La vi a Sancerni radiante. ¿Qué catálogo de lágrimas consulta esa chica? Que no la perdamos en manos de productorcillos ansiosos por carne luminosa. Es tan extraño escucharla, mirarla hacer. Tan extraña como una de esas visiones que en el pasado la gente creía encontrar al fondo de los aljibes. Eso. Una visión encerrada en la profundidad.

Y Luciano. En fin. Se lo quiere. Incluso en ese gesto tiernamente demoníaco, aferrada una mano a la parecita, luego de usar el cuchillo. Dice: "acá". Nadie más así. Nunca más. Nadie. "Acá."

Los árboles y las personas. Sí. En el Rosedal hay gente que se dedica a abrazarse a los troncos de los árboles. Se quedan ahí, minutos enternos. "Sentilo", te dicen. Y uno no puede dejar de pensar que son estúpidos, que no se siente nada más que humedad, nada más que nudos y grumos. Pero quién sabe. Tal vez exista una historia que me pierda y necesite un árbol plegable como el tuyo para mi habitación. No siempre hay personas a mano y los árboles abundan.

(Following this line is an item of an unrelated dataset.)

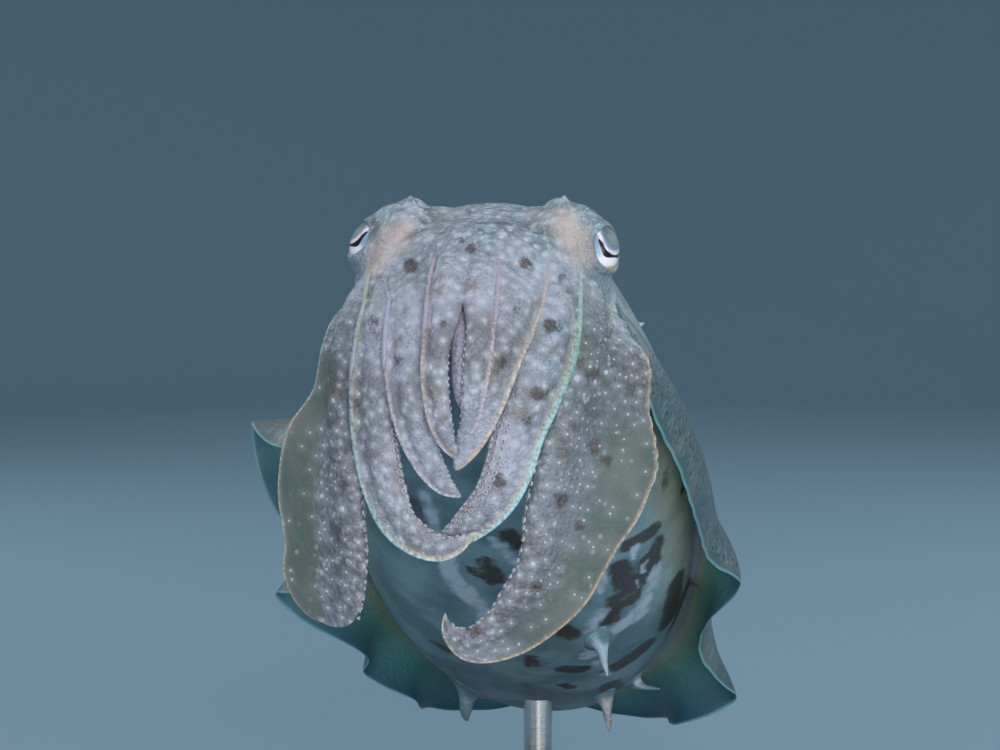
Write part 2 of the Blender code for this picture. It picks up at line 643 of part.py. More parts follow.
def sucker_places(name, draws):
    """Station, row and size of each sucker of an arm, with a little of nature's unevenness."""
    count = SUCKERS_PER_ROW[name[-1]]
    first, last = SUCKER_SPAN
    for k in range(count):
        for row in (-1, 1):
            share = first + (last - first) * (k + 0.5 + 0.25 * row) / count
            size = SUCKER_RADIUS[name[-1]] * (1 - SUCKER_TAPER * share)
            yield share * (ARM_STATIONS - 1), row, size * (1 + draws.uniform(-1, 1) * SIZE_SPREAD)


def arm_suckers(name, start, stop, draws):
    """The cups that lie wholly on one length of an arm, between two stations."""
    spine, tangent, keel, face, core, _, thick = arm_frames(name)
    spacing = np.linalg.norm(spine[1] - spine[0])
    cups = []
    for station, row, size in sucker_places(name, draws):
        clear = (size + SUCKER_CLEARANCE) / spacing
        if not start + (clear if start else 0) < station < stop - clear:
            continue
        k = int(station)
        t = station - k

        def between(values):
            return values[k] * (1 - t) + values[k + 1] * t

        aside = slimmed(thick, 1 - station / (ARM_STATIONS - 1)) * SUCKER_SPREAD * row
        centre = between(spine) - between(keel) * between(core) * SUCKER_INSET + between(face) * aside
        out = unit(-math.cos(SUCKER_SPLAY) * between(keel) + math.sin(SUCKER_SPLAY) * row * between(face))
        cups.append(sucker(centre, out, unit(between(tangent)), size))
    return cups


def make_arms(head, material):
    """Each arm is cut clear of the head and of the arms in front of it, and parted into lengths."""
    barriers = [swollen(head, GAP, "barrier")]
    draws = np.random.default_rng(SUCKER_SEED)
    for pair in ("1", "2", "3", "4"):
        finished = []
        for side in ("right", "left"):
            name = side + "_" + pair
            rings, tangent = arm_rings(name)
            cuts = [round(share * (ARM_STATIONS - 1)) for share in ARMS[name][3]]
            starts = [0] + cuts
            stops = cuts + [ARM_STATIONS - 1]
            parts = ("base", "tip") if len(starts) == 2 else ("base", "middle", "tip")
            for part, start, stop in zip(parts, starts, stops):
                length = rings[start:stop + 1].copy()
                if start:
                    length[0] += tangent[start] * GAP / 2
                if stop < ARM_STATIONS - 1:
                    length[-1] -= tangent[stop] * GAP / 2
                piece = tube("arm_%s_%s" % (name, part), length, material)
                union(piece, arm_suckers(name, start, stop, draws))
                if part != "tip":
                    carve(piece, barriers, keep=True)
            fat, _ = arm_rings(name, GAP)
            finished.append(tube("barrier", fat))
        barriers += finished
    for barrier in barriers:
        bpy.data.objects.remove(barrier)


def make_tentacles(head, material):
    barrier = swollen(head, GAP, "barrier")
    angle = np.arange(10) / 10 * 2 * math.pi
    for side, route in TENTACLES.items():
        rows = along(route, 12)
        spine = from_face(rows[:, :3])
        tangent = unit(np.gradient(spine, axis=0))
        first = unit(np.cross(tangent, FORWARD))
        second = np.cross(tangent, first)
        rings = []
        for k in range(len(rows)):
            tip = max(0.3, math.sqrt(1 - max(0, (k - 7) / 4.3) ** 2))
            rings.append(spine[k] + rows[k, 3] * MM * tip * (np.outer(np.cos(angle), first[k])
                                                             + np.outer(np.sin(angle), second[k])))
        carve(tube("tentacle_" + side, rings, material), [barrier], keep=True)
    bpy.data.objects.remove(barrier)


def make_funnel(head, mantle, material):
    angle = np.arange(14) / 14 * 2 * math.pi
    rows = along(FUNNEL, 6)
    spine = from_face(rows[:, :3])
    tangent = unit(np.gradient(spine, axis=0))
    height_way = unit(np.cross(tangent, [1, 0, 0]))

    def ring(k, trim, back):
        return (spine[k] - tangent[k] * back + np.outer(np.cos(angle) * (rows[k, 3] * MM - trim), [1, 0, 0])
                + np.outer(np.sin(angle) * (rows[k, 4] * MM - trim), height_way[k]))

    rings = [ring(k, 0.0, 0.0) for k in range(len(rows))]
    rings += [ring(-1, FUNNEL_WALL, back) for back in (0.0, FUNNEL_MOUTH_DEPTH)]
    carve(tube("funnel", rings, material), [swollen(head, GAP), swollen(mantle, GAP)])


def make_stand(mantle, board, steel):
    half = np.array([BASE_LENGTH / 2, BASE_WIDTH / 2]) - BASE_CORNER
    turn = np.linspace(0, math.pi / 2, 6)
    outline = []
    for quarter, (sx, sy) in enumerate(((1, 1), (-1, 1), (-1, -1), (1, -1))):
        for a in turn + quarter * math.pi / 2:
            outline.append((sx * half[1] + BASE_CORNER * math.cos(a),
                            sy * half[0] + BASE_CORNER * math.sin(a)))
    outline = np.array(outline)
    inward = unit(outline)
    rings = []
    for z, trim in ((0.0, BASE_BEVEL), (BASE_BEVEL, 0.0), (BASE_THICKNESS - BASE_BEVEL, 0.0),
                    (BASE_THICKNESS, BASE_BEVEL)):
        rings.append(np.column_stack([outline - inward * trim, np.full(len(outline), z)]))
    base = tube("stand_base", rings, board)
    base.data.set_sharp_from_angle(angle=math.radians(30))
    angle = np.arange(ROD_SIDES) / ROD_SIDES * 2 * math.pi
    circle = np.column_stack([np.cos(angle) * ROD_RADIUS, np.sin(angle) * ROD_RADIUS + ROD_Y])
    rod = tube("stand_rod", [np.column_stack([circle, np.full(ROD_SIDES, z)])
                             for z in (BASE_THICKNESS + GAP, ROD_TOP)], steel)
    carve(rod, [swollen(mantle, GAP)])
    rod.data.set_sharp_from_angle(angle=math.radians(30))


def main():
    for old in list(bpy.data.objects):
        bpy.data.objects.remove(old)
    skin = finish("skin", (0.42, 0.38, 0.36), 0.5)
    fin_skin = finish("fin_skin", (0.16, 0.27, 0.30), 0.4)
    eye = finish("eye", (0.62, 0.62, 0.60), 0.15)
    board = finish("stand_board", (0.05, 0.05, 0.055), 0.35)
    steel = finish("stand_steel", (0.6, 0.6, 0.6), 0.3, 1.0)
    mantle = make_mantle(skin)
    make_fins(mantle, fin_skin)
    head = make_head(mantle, skin)
    make_eyes(eye)
    make_arms(head, skin)
    make_tentacles(head, skin)
    make_funnel(head, mantle, skin)
    make_stand(mantle, board, steel)


main()
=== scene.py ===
# %% [markdown]
# # A broadclub cuttlefish on a museum stand
#
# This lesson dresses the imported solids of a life-size cuttlefish. The animal hovers head up, its eight
# arms hanging in front of it, and a rod and a flat base hold it. The solids already have every part in
# its place. What is made here is the look: one supple skin, the frilled fins, the ringed suckers, the
# banded eyes and the colours that run through all of them.

# %% Load the frame
import math

import bmesh
import bpy
import numpy as np
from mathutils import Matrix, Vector, kdtree, noise
from mathutils.bvhtree import BVHTree


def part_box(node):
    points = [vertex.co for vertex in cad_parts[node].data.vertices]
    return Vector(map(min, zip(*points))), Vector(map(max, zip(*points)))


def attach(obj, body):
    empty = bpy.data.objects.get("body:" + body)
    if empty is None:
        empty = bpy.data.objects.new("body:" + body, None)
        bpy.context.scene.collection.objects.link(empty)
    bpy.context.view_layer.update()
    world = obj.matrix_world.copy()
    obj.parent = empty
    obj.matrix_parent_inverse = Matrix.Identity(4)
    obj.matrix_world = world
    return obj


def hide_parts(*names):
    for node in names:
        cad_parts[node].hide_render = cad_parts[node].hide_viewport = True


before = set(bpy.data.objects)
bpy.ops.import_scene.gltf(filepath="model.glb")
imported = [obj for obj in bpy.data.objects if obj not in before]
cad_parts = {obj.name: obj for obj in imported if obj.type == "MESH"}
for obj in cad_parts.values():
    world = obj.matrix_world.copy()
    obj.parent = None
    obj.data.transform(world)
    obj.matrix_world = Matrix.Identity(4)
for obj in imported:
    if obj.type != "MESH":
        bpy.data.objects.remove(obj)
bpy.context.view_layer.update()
print("the solids have", len(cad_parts), "nodes")

# %% [markdown]
# ## Sizes and places
#
# A skin that replaces solids has to lie where they are, so it starts from the same named sizes: the
# mantle's length and tilt, its profiles, and the routes of the arms. Lengths are in metres, and the
# origin is the middle of the base's underside. The head looks along -Y.

# %% The sizes that the solids were made from
MM = 0.001
UP = np.array([0.0, 0.0, 1.0])
EYE_MIDPOINT = np.array([0.0, -95.0, 250.0]) * MM

MANTLE_LENGTH = 290 * MM
MANTLE_TILT = math.radians(42)
MANTLE_HALF_WIDTH = 67 * MM
MANTLE_BACK_HEIGHT = 33 * MM
MANTLE_BELLY_HEIGHT = 47 * MM
MANTLE_FRONT_FROM_EYES = np.array([0.0, 15.0, -17.0]) * MM
WIDTH_PROFILE = [(0, 0.61), (0.1, 0.77), (0.25, 0.93), (0.42, 1.0), (0.6, 0.96),
                 (0.76, 0.80), (0.88, 0.57), (0.96, 0.32), (1.0, 0.0)]
BACK_PROFILE = [(0, 0.88), (0.1, 0.94), (0.25, 1.0), (0.45, 0.98), (0.65, 0.84),
                (0.8, 0.60), (0.9, 0.38), (0.97, 0.17), (1.0, 0.0)]
BELLY_PROFILE = [(0, 0.62), (0.1, 0.77), (0.25, 0.93), (0.42, 1.0), (0.6, 0.94),
                 (0.76, 0.73), (0.88, 0.46), (0.96, 0.22), (1.0, 0.0)]
COLLAR_LOBE = 13 * MM
COLLAR_NOTCH = 7 * MM
COLLAR_WALL = 4 * MM
COLLAR_DEPTH = 14 * MM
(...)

A lo mejor se trate de eso. Abrazar a las personas como si fuesen árboles. Como si fuesen capaces de sobrevivirnos. Como si pudiesen transfundirnos una historia.

A lo mejor se trate de eso.

Abrazarnos para absorbernos el dolor.

Te abrazo
Dé.

1 comentario:

Anónimo dijo...

cuando dentro de un tiempito (exactamente) alguien diga que el chico Manso es el John Berger argentino, acuerdense que yo lo dije primero. y no se me antoja salvar ninguna distancia. desde lejos de presiente.